What did I do wrong?

Several things...

I've been suffering years of "sigh, I'll just run rsync and suffer the extra hours" and I finally decided to do something about it. I always thought that a good approach would be some kind of a pre-script that crawls over the directories on both sides and performs the needed renames -- to be followed by the actual rsync. When I hacked most of this (as a simple bash script), I thought that it would be a good idea to post something about it so maybe someone will do it properly, so I went back to one of the old SO questions about it, and I was surprised that you've done this at almost the exact same time! (Well, three months ago, but on a scale of the >7 years that this question was posted, it can be considered the same time :)

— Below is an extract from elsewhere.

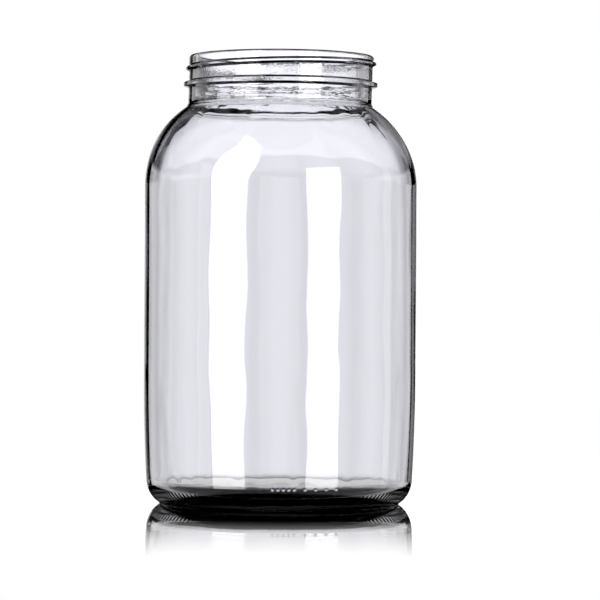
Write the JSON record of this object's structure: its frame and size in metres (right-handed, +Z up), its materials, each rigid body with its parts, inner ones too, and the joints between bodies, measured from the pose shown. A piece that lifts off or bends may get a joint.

Anyway, I've looked at your code very briefly (I don't know much go), and there are several important things that I think would make it be truly useful. Take the following as enthusiastic suggestions, but feel free to ignore them if it doesn't fit your goal...

  1. The very first thing is needed to make people comfortable running unknown code that crawls over their precious media collections is a good explanation. You do say the important point -- that it doesn't delete anything -- but a brief description that this is guessing where files should move to before running rsync should put people more at ease.

  2. It should also mention that while files are not deleted, they are moved around. (Which should not scare people with the added explanation that I suggested above, and also see below.)

  3. Following the same line further, you should mention the option of doing nothing and generating a script instead. As a random viewer, I'd feel much more comfortable running code that will not do anything and instead spit out a script that I can inspect and run. (And BTW, it would be nice to be able to spit out the script instead of always dumping it into a file.)

  4. Yet more in this direction: you should really have some --dry-run mode that is similar but describing the operations it would have done instead.

  5. Finally (in the explanation section of this suggestion), saying that this is intended to run before an rsync would also be good to mention. Basically, the fact that even if there are some bugs or some unknown situations that it would mishandle, then the following rsync would straighten things out -- so the most that you might lose is some time with rsync doing more work than it could have. (Which is likely still much less than not using this thing at all.)

(The following are functionality suggestions...)

  1. Not clear to me whether you handle it well or not (looks like you don't), but dealing with file swapping gracefully would be good too. Something like swapping two (or more) existing files in the source tree, which requires a temporary file rename in the destination.

  2. Looks like the metadata that you're collecting for file identity is just the file size, which can be too weak. What I did in my bash hack is using the file size as well as the first+last N bytes of the file (and a middle-block would be a good addition). This makes it much more reliable and still relatively fast, though slower than just the sizes since it requires actually opening and reading from the files. It could be placed behind a command-line flags for cases where you don't want to pay the extra penalty of actually doing contents IO as a global decision of whether to include that in the metadata (possibly with an adjustable setting of what N you want to use, or even being able to specify a complete-file checksum).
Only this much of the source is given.